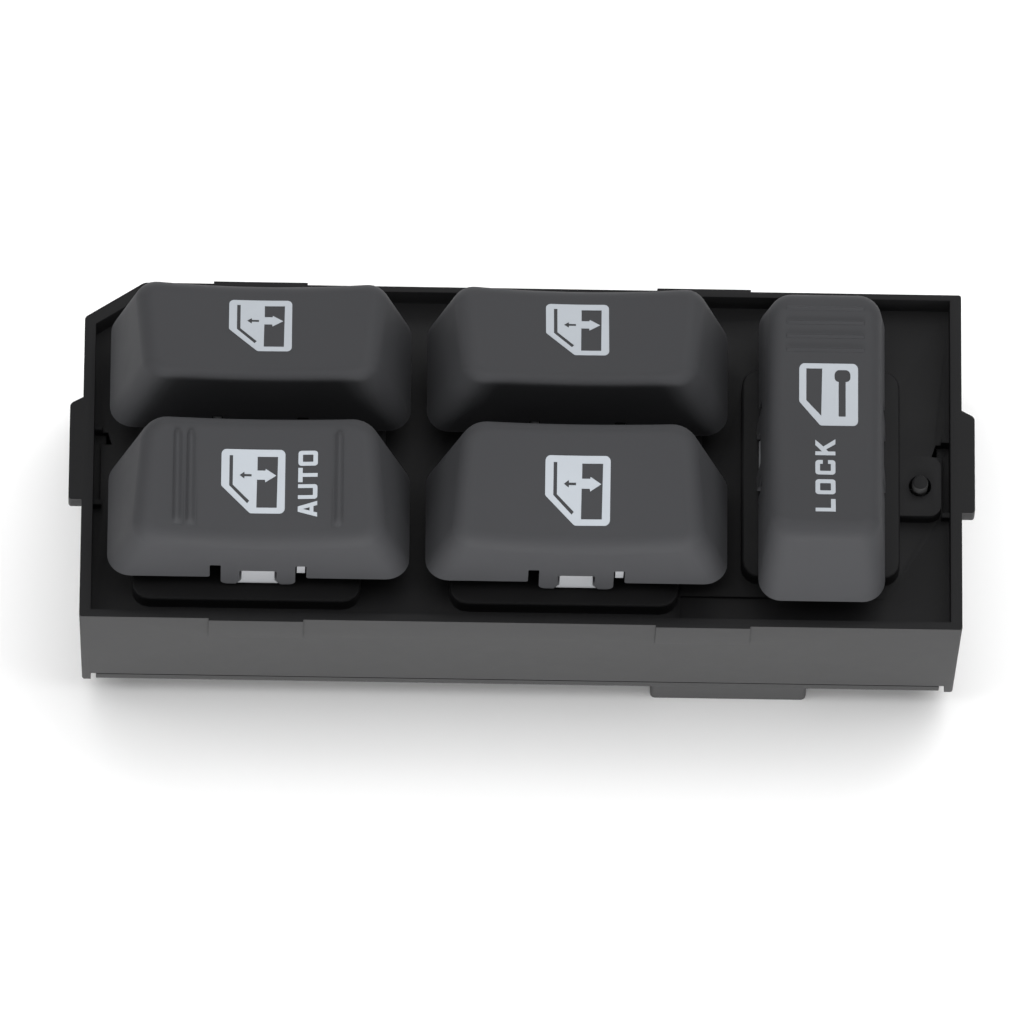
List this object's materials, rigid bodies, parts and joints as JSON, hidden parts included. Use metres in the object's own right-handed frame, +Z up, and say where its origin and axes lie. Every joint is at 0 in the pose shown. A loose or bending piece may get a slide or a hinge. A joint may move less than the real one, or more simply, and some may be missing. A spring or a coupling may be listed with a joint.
{
  "type": "power window master switch",
  "caption": "Car door master window switch: a black tray with sprung grey window rockers, a door lock rocker set across them, and a connector socket below.",
  "frame": {"origin": "middle of the footprint, on the level of the connector shroud's lower lip", "axes": "+X along the tray from the driver's rocker towards the lock rocker, +Y from the front wall to the back wall, +Z up through the rocker caps"},
  "size_m": [0.1318, 0.0542, 0.048],
  "materials": {
    "cap_grey": "fine grained satin",
    "tray_black": "satin, as moulded",
    "carrier_white": "as moulded",
    "board_green": "coated board",
    "contact_brass": "stamped sheet",
    "spring_steel": "drawn wire",
    "plunger_white": "smooth"
  },
  "bodies": {
    "tray": {"housing": "tray_black", "base_plate": "tray_black", "circuit_board": "board_green", "connector_pin_1": "contact_brass", "connector_pin_2": "contact_brass", "connector_pin_3": "contact_brass", "connector_pin_4": "contact_brass", "connector_pin_5": "contact_brass", "connector_pin_6": "contact_brass", "connector_pin_7": "contact_brass", "connector_pin_8": "contact_brass", "driver_fulcrum": "contact_brass", "driver_contact_a": "contact_brass", "driver_contact_b": "contact_brass", "passenger_fulcrum": "contact_brass", "passenger_contact_a": "contact_brass", "passenger_contact_b": "contact_brass", "rear_left_fulcrum": "contact_brass", "rear_left_contact_a": "contact_brass", "rear_left_contact_b": "contact_brass", "rear_right_fulcrum": "contact_brass", "rear_right_contact_a": "contact_brass", "rear_right_contact_b": "contact_brass", "lock_fulcrum": "contact_brass", "lock_contact_a": "contact_brass", "lock_contact_b": "contact_brass"},
    "driver_rocker": {"driver_cap": "cap_grey", "driver_carrier": "carrier_white", "driver_spring": "spring_steel"},
    "driver_plunger": {"driver_plunger": "plunger_white"},
    "driver_seesaw": {"driver_seesaw": "contact_brass"},
    "passenger_rocker": {"passenger_cap": "cap_grey", "passenger_carrier": "carrier_white", "passenger_spring": "spring_steel"},
    "passenger_plunger": {"passenger_plunger": "plunger_white"},
    "passenger_seesaw": {"passenger_seesaw": "contact_brass"},
    "rear_left_rocker": {"rear_left_cap": "cap_grey", "rear_left_carrier": "carrier_white", "rear_left_spring": "spring_steel"},
    "rear_left_plunger": {"rear_left_plunger": "plunger_white"},
    "rear_left_seesaw": {"rear_left_seesaw": "contact_brass"},
    "rear_right_rocker": {"rear_right_cap": "cap_grey", "rear_right_carrier": "carrier_white", "rear_right_spring": "spring_steel"},
    "rear_right_plunger": {"rear_right_plunger": "plunger_white"},
    "rear_right_seesaw": {"rear_right_seesaw": "contact_brass"},
    "lock_rocker": {"lock_cap": "cap_grey", "lock_carrier": "carrier_white", "lock_spring": "spring_steel"},
    "lock_plunger": {"lock_plunger": "plunger_white"},
    "lock_seesaw": {"lock_seesaw": "contact_brass"}
  },
  "joints": [
    {"name": "driver_tilt", "type": "hinge", "parent": "tray", "child": "driver_rocker", "pos_m": [-0.0382, -0.0118, 0.0308], "axis": [0, 1, 0], "range_deg": [-6, 9], "stiffness_Nm_per_rad": 0.3},
    {"name": "driver_plunger_slide", "type": "slide", "parent": "driver_rocker", "child": "driver_plunger", "axis": [0, 0, 1], "range_m": [0, 0.0006], "stiffness_N_per_m": 400, "deforming": ["driver_spring"]},
    {"name": "driver_seesaw_tilt", "type": "hinge", "parent": "tray", "child": "driver_seesaw", "pos_m": [-0.0382, -0.0118, 0.01675], "axis": [0, 1, 0], "range_deg": [-3, 3]},
    {"name": "passenger_tilt", "type": "hinge", "parent": "tray", "child": "passenger_rocker", "pos_m": [0.0079, -0.0118, 0.0308], "axis": [0, 1, 0], "range_deg": [-6, 6], "stiffness_Nm_per_rad": 0.3},
    {"name": "passenger_plunger_slide", "type": "slide", "parent": "passenger_rocker", "child": "passenger_plunger", "axis": [0, 0, 1], "range_m": [0, 0.0006], "stiffness_N_per_m": 400, "deforming": ["passenger_spring"]},
    {"name": "passenger_seesaw_tilt", "type": "hinge", "parent": "tray", "child": "passenger_seesaw", "pos_m": [0.0079, -0.0118, 0.01675], "axis": [0, 1, 0], "range_deg": [-3, 3]},
    {"name": "rear_left_tilt", "type": "hinge", "parent": "tray", "child": "rear_left_rocker", "pos_m": [-0.0382, 0.0118, 0.0308], "axis": [0, 1, 0], "range_deg": [-6, 6], "stiffness_Nm_per_rad": 0.3},
    {"name": "rear_left_plunger_slide", "type": "slide", "parent": "rear_left_rocker", "child": "rear_left_plunger", "axis": [0, 0, 1], "range_m": [0, 0.0006], "stiffness_N_per_m": 400, "deforming": ["rear_left_spring"]},
    {"name": "rear_left_seesaw_tilt", "type": "hinge", "parent": "tray", "child": "rear_left_seesaw", "pos_m": [-0.0382, 0.0118, 0.01675], "axis": [0, 1, 0], "range_deg": [-3, 3]},
    {"name": "rear_right_tilt", "type": "hinge", "parent": "tray", "child": "rear_right_rocker", "pos_m": [0.0079, 0.0118, 0.0308], "axis": [0, 1, 0], "range_deg": [-6, 6], "stiffness_Nm_per_rad": 0.3},
    {"name": "rear_right_plunger_slide", "type": "slide", "parent": "rear_right_rocker", "child": "rear_right_plunger", "axis": [0, 0, 1], "range_m": [0, 0.0006], "stiffness_N_per_m": 400, "deforming": ["rear_right_spring"]},
    {"name": "rear_right_seesaw_tilt", "type": "hinge", "parent": "tray", "child": "rear_right_seesaw", "pos_m": [0.0079, 0.0118, 0.01675], "axis": [0, 1, 0], "range_deg": [-3, 3]},
    {"name": "lock_tilt", "type": "hinge", "parent": "tray", "child": "lock_rocker", "pos_m": [0.0435, 0, 0.0308], "axis": [1, 0, 0], "range_deg": [-6, 6], "stiffness_Nm_per_rad": 0.3},
    {"name": "lock_plunger_slide", "type": "slide", "parent": "lock_rocker", "child": "lock_plunger", "axis": [0, 0, 1], "range_m": [0, 0.0006], "stiffness_N_per_m": 400, "deforming": ["lock_spring"]},
    {"name": "lock_seesaw_tilt", "type": "hinge", "parent": "tray", "child": "lock_seesaw", "pos_m": [0.0435, 0, 0.01675], "axis": [1, 0, 0], "range_deg": [-3, 3]}
  ],
  "couplings": [
    {"joint": "driver_seesaw_tilt", "follows": "driver_tilt", "ratio": -0.33333},
    {"joint": "passenger_seesaw_tilt", "follows": "passenger_tilt", "ratio": -0.5},
    {"joint": "rear_left_seesaw_tilt", "follows": "rear_left_tilt", "ratio": -0.5},
    {"joint": "rear_right_seesaw_tilt", "follows": "rear_right_tilt", "ratio": -0.5},
    {"joint": "lock_seesaw_tilt", "follows": "lock_tilt", "ratio": -0.5}
  ]
}
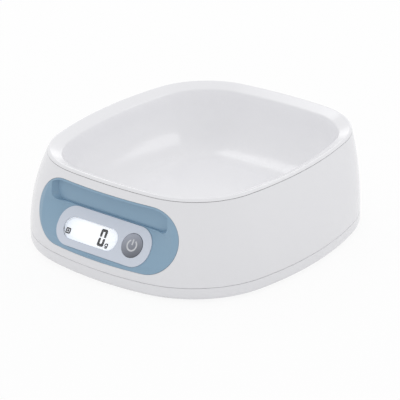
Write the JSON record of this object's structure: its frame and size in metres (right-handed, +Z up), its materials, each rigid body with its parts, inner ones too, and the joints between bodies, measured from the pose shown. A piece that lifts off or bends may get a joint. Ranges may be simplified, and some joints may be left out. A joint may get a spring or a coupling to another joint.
{
  "type": "digital kitchen scale",
  "caption": "Digital kitchen scale: rounded casing with a lift-out weighing bowl and a tilted display and power button set in a recess in the front wall.",
  "frame": {"origin": "on the table, under the middle of the base's outline", "axes": "+Z up, -Y towards the display side, +X to the right seen from the display side"},
  "size_m": [0.22, 0.24, 0.0732],
  "materials": {
    "white_gloss": "glossy white moulded ABS",
    "bezel_blue": "satin grey-blue moulded ABS",
    "panel_grey": "satin lavender-grey printed plate",
    "clear_lens": "clear polished plastic",
    "lcd": "liquid crystal cell",
    "backlight": "white light guide",
    "button_grey": "satin grey",
    "rubber_grey": "moulded rubber",
    "zebra_rubber": "striped silicone rubber",
    "board_green": "solder-masked circuit board",
    "black_resin": "black resin",
    "beam_aluminium": "milled aluminium",
    "sealant_white": "white silicone",
    "steel": "zinc-plated steel",
    "contact_nickel": "nickel-plated spring steel",
    "cell_jacket": "printed metal jacket without print"
  },
  "bodies": {
    "casing": {"load_cell": "beam_aluminium", "strain_gauge_coating": "sealant_white", "load_cell_screws": "steel", "upper_housing": "white_gloss", "base_tray": "white_gloss", "housing_screws": "steel", "rubber_feet": "rubber_grey", "display_bezel": "bezel_blue", "display_panel": "panel_grey", "lcd_window": "clear_lens", "lcd_glass": "lcd", "lcd_backlight": "backlight", "zebra_strip": "zebra_rubber", "main_board": "board_green", "controller_chip": "black_resin", "wire_socket": "sealant_white", "board_screws": "steel", "tact_switch": "black_resin", "batteries": "cell_jacket", "battery_contacts": "contact_nickel", "battery_springs": "contact_nickel"},
    "platform": {"weighing_platform": "white_gloss", "platform_pads": "rubber_grey", "platform_screws": "steel", "hub_spacer": "beam_aluminium"},
    "bowl": {"weighing_bowl": "white_gloss"},
    "button": {"power_button": "button_grey", "tact_plunger": "black_resin"},
    "door": {"battery_door": "white_gloss"}
  },
  "joints": [
    {"name": "platform_weigh", "type": "slide", "parent": "casing", "child": "platform", "axis": [0, 0, -1], "range_m": [0, 0.0002], "stiffness_N_per_m": 245250},
    {"name": "bowl_lift", "type": "slide", "parent": "platform", "child": "bowl", "axis": [0, 0, 1], "range_m": [0, 0.08]},
    {"name": "power_button_press", "type": "slide", "parent": "casing", "child": "button", "axis": [0, 0.8202, -0.5721], "range_m": [0, 0.0006], "stiffness_N_per_m": 4000},
    {"name": "battery_door_open", "type": "hinge", "parent": "casing", "child": "door", "pos_m": [0, 0.06285, 0.002], "axis": [1, 0, 0], "range_deg": [0, 85]}
  ]
}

========================================================================

== What you will do ==
Select the lines from the entries that include the word "handed".

== Finished answer ==
List this object's materials, rigid bodies, parts and joints as JSON, hidden parts included. Use metres in the object's own right-handed frame, +Z up, and say where its origin and axes lie. Every joint is at 0 in the pose shown. A loose or bending piece may get a slide or a hinge. A joint may move less than the real one, or more simply, and some may be missing. A spring or a coupling may be listed with a joint.
Write the JSON record of this object's structure: its frame and size in metres (right-handed, +Z up), its materials, each rigid body with its parts, inner ones too, and the joints between bodies, measured from the pose shown. A piece that lifts off or bends may get a joint. Ranges may be simplified, and some joints may be left out. A joint may get a spring or a coupling to another joint.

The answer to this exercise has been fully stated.